Reading poetry lately, due to a horrible book with great influences, Janet Fitch's second novel, Paint it Black. I read her first book, White Oleander, in one night, several years ago, after breaking it off with my then fiance. White Oleander is an amazing book, beautifully written, the kind of thing that makes you want to cut off your hands for trying to write, and I mean that in the nicest way possible. Forget that it's an Oprah book and forget that movie they made based on it. Paint it Black smacks so completely of "sophomore effort" it's not even funny. The prose, while technically beautiful, often falls flat and feels hollow. Even worse, though, is the fact that you hate the main character, hate the boyfriend whose suicide is the emotional black hole of the novel, hate the fact that this former white trash, trailer park beauty is reduced to such a simpering mess who happens to remember the names of every poet artist and musician ever to have lived. The central theme to the book is how do you live in a world that you created with another person, after that person has left you? The denouement is the worst, completely predictable, leaving you completely bewildered and irritated that you kept reading it, expecting it to turn a corner, manifest into something besides a hurried wreck of a second novel. I get that she is strong and yet weak, beautiful but tarnished blah blah blah, but she's so fucking annoying. The best thing to have come of reading the book is that it got me back into reading poetry, which I love, but I forget I love. I don't love how self aware the characters are about poetry in this book; these are characters that make you remember why people hate poetry/poets/France. But at least it got me to revisit Dylan Thomas and W. H Auden and my personal favorite, Wallace Stevens. It does make you realize that the best writing is that which seems effortless while still mind blowing and resonant and lovely/ horrid/filled with humor. The contrast to the pained writing of the book did it no favors especially upon reading great lines like:
"Our eunuch dreams, all seedless in the light,
Of light and love, the tempers of the heart,
Whack their boys' limbs
And, winding-footed in their shawl and sheet,
Groom the dark brides, the window of the night,
Fold in their arms...." D. Thomas, 18 Songs
I love this picture of DT, he's so young and foxy and complicated looking. They don't make poets like they used to, not that I help, as, if any guy tells me he's a poet I quietly deride him on the inside and may be given to laughing at him in public. It takes balls to be a poet, b/c generally, everyone is going to see you as a sensitive pony tail mother fucker, yaknowhatI'msayin?

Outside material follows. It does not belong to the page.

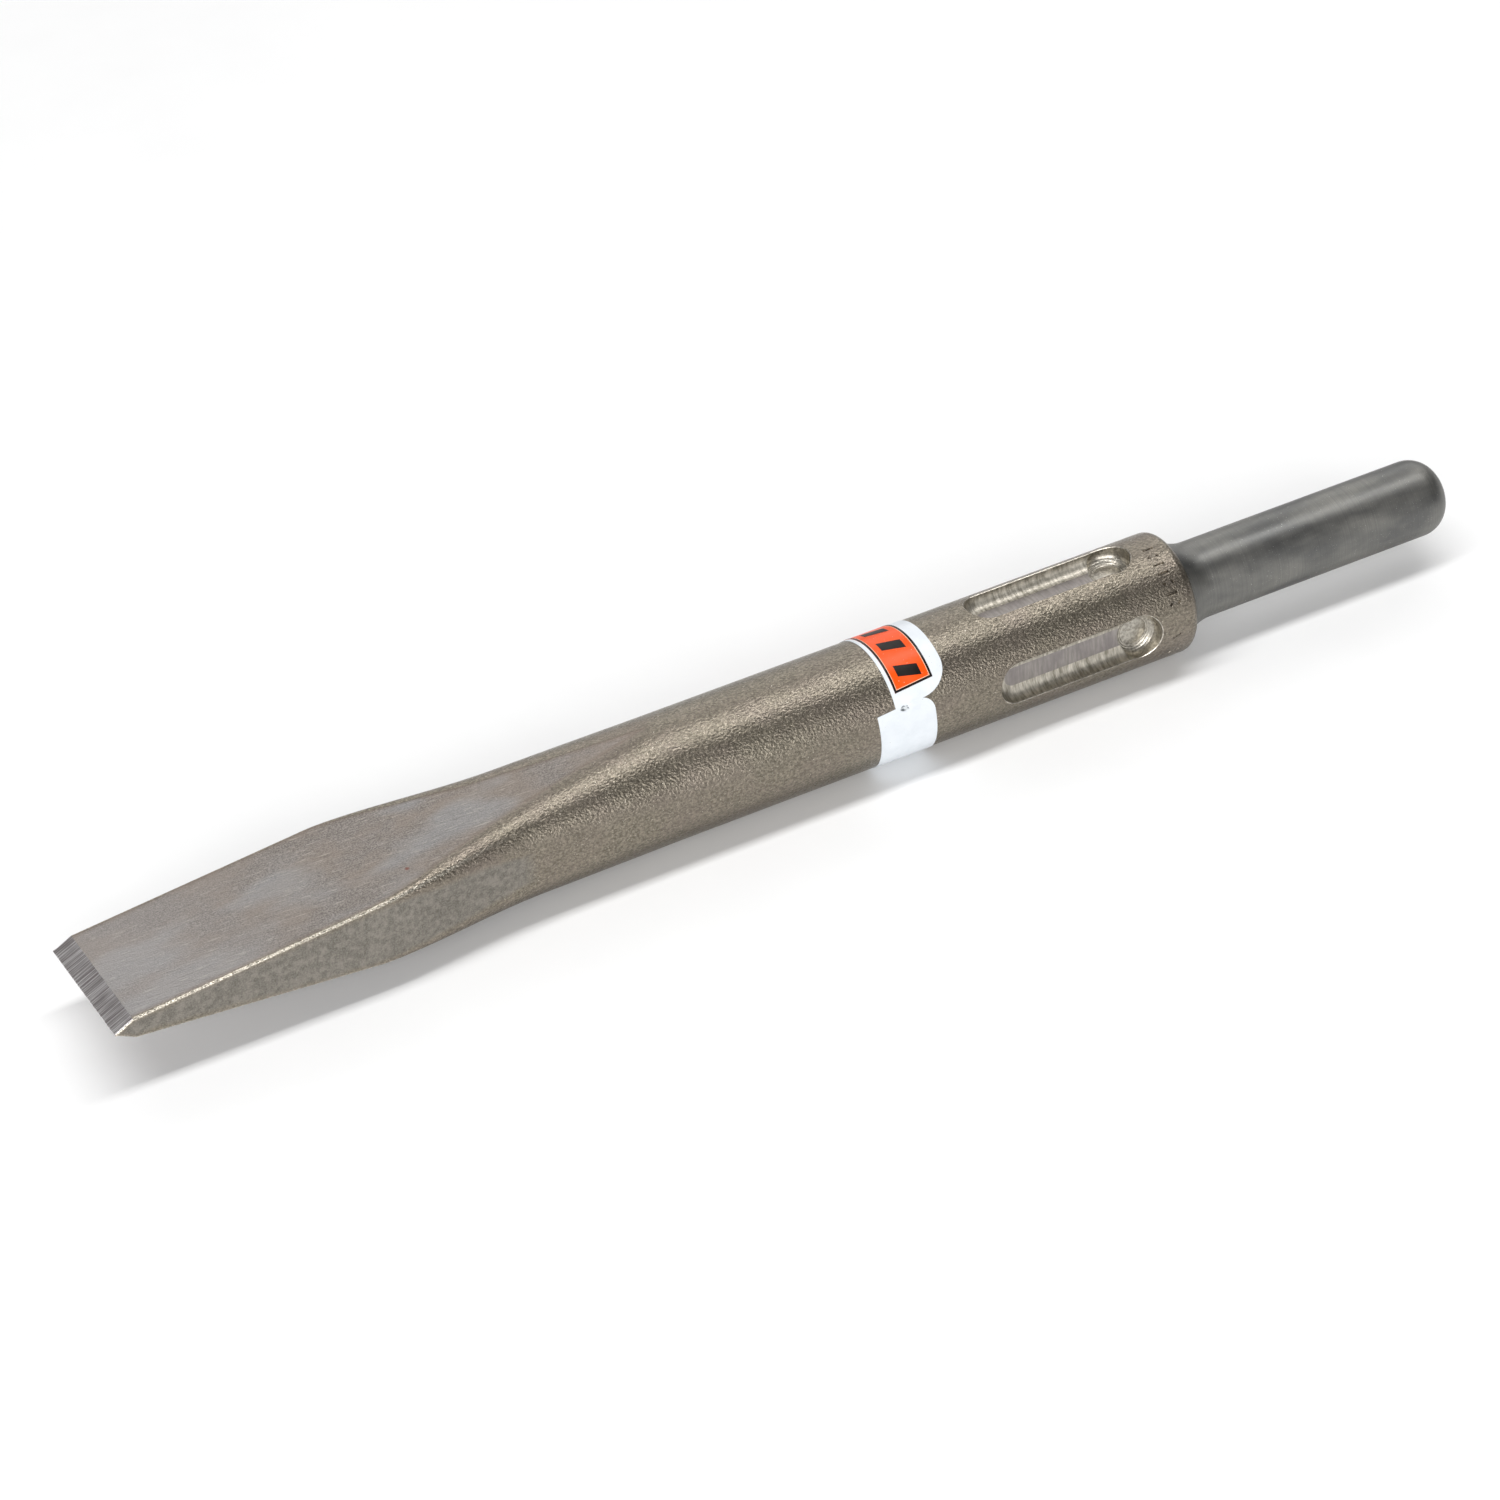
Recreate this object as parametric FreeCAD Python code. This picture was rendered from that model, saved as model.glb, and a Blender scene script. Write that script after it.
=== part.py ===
"""Flat chisel bit for a chipping hammer: one steel forging and its wrap-round label.

The bit lies along X with its cutting edge at the -X end and its striking pin at the +X end.
The blade's flats are level. The origin is on the axis, halfway along the round shank, where a
tool holder grips it. Lengths are in millimetres.
"""
import FreeCAD, Part

import math
import os

V = FreeCAD.Vector

# Whole bit. Stations along the bit are counted from the cutting edge.
TOTAL_LENGTH = 280.0
SHANK_RADIUS = 11.8

# Striking pin and the shoulder that it grows out of.
PIN_RADIUS = 7.5
PIN_END_ROUNDING = 5.6
SHOULDER_STATION = 220.2
SHOULDER_ROUNDING = 2.1
ROOT_FILLET = 9.0

# Blade: a wedge between two flats, drawn out of the round shank.
BLADE_HALF_WIDTH = 14.75
BLADE_FULL_WIDTH_STATION = 50.0
WIDENING_STATION = 84.0
ROUND_STATION = 112.0
NECK_RADIUS = SHANK_RADIUS - 0.08
NECK_FLAT = 0.12
EDGE_RADIUS = 0.4
BEVEL_LENGTH = 3.7
BEVEL_HALF_THICKNESS = 2.05
EDGE_HALF_THICKNESS = 0.12

# Retaining slots, one on each side and one on each flat side of the shank.
SLOT_COUNT = 4
SLOT_START = 177.4
SLOT_LENGTH = 34.2
SLOT_WIDTH = 8.4
SLOT_DEPTH = 3.25
SLOT_CORNER_RADIUS = 2.5
POCKET_EXTRA = 0.25

# Label: a film wound once round the shank at a slight skew, and its printing.
LABEL_THICKNESS = 0.12
LABEL_WIDTH = 11.6
LABEL_STATION = 161.8
LABEL_SKEW = 0.047
LABEL_JOIN_DEGREES = 161.0
LABEL_GAP = 0.4
LABEL_START_CORNER = 3.0
LABEL_END_CORNER = 4.2
INK_THICKNESS = 0.03
FIELD_LENGTH = 42.0
FIELD_END_MARGIN = 3.3
FIELD_EDGE_SIDE_MARGIN = 0.75
FIELD_PIN_SIDE_MARGIN = 2.8
BORDER = 0.5
MARK_COUNT = 7
MARK_WIDTH = 2.2
MARK_HEIGHT = 4.4
MARK_SLANT = 1.4


SHANK_MIDDLE = (ROUND_STATION + SHOULDER_STATION - SHOULDER_ROUNDING) / 2


def along(station):
    """X of a station counted from the cutting edge."""
    return station - SHANK_MIDDLE


def smooth(value):
    """Ease from 0 to 1."""
    t = min(max(value, 0.0), 1.0)
    return t * t * (3 - 2 * t)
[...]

There is this contemporary poet I like named Edward Hirsch, he used to baby sit Sasha when she lived in Detroit. (known as "Uncle Eddie" to her, no less) who wrote a book about appreciating poetry titled, aptly, How to Read a Poem and Fall in Love with Poetry. He wrote one of my favorite poems, in his first collection by the same name, For the Sleepwalkers.
"Tonight I want to say something wonderful
"Tonight I want to say something wonderful
for the sleepwalkers who have so much faith
in their legs, so much faith in the invisible
arrow carved into the carpet, the worn path
that leads to the stairs instead of the window,
the gaping doorway instead of the seamless mirror.
I love the way the sleepwalkers are willing
to step out of their bodies into the night,
to raise their arms and welcome the darkness,
palming the blank spaces, touching everything.
Always they return home safely, like blind men
who know it is morning by feeling the shadows.
And always they wake up as themselves again.
That's why I want to say something astonishing
like: Our hearts are thirsty black handkerchiefs
flying through the trees at night, soaking up
the darkest beams of moonlight, the music
of owls, the motion of wind-torn branches.
And now our hearts are thick black fists
flying back to the glove of our chests.
We have to learn to trust our hearts like that.
WE have to learn the desperate faith of sleep-
walkers who rise out of their calm beds
and walk through the skin of another life.
We have to drink the stupefying cup of darkness
and wake up to ourselves, nourished and surprised."
This post reminds me of a concept I came across in The Believer a couple of years ago, in an article about Russel Edison by Sarah Manguso. Edison, a "prose poet" most famous for a short prose poem titled "Counting Sheep" (“A scientist has a test tube full of sheep. He wonders if he should try to shrink a pasture for them. // They are like grains of rice.” ) Basically it talks about the disconnect between the reader and the text when reading prose poetry as it looks like prose but it smells like fish. In other words:
"In prose poetry the prose form does not necessarily give rise to a linear accumulation of meaning. While co opting prose’s verbal structures, prose poems imitate prose incompletely or incorrectly. They promise prose but botch the delivery."
What's fascinating is that, outside academia, and in my opinion often inside it, this is the same disconnect people have when reading all poetry. It seems too cerebral or elusive or difficult. It's too bad, really, as there are really amazing poets who write perfectly beautiful and accomplished poetry that doesn't make you want to bang your head on the wall. I know if I ever had to analyze "The Red Wheelbarrow" in a classroom setting again I would shoot myself. Do you guys read poetry? Do you even like it? Who are your favorite poets? It's interesting that after the folk movement in the first part of the twentieth century that songwriters became our poets. Is it fair that the guys with the guitars are the last bastion of poetry left?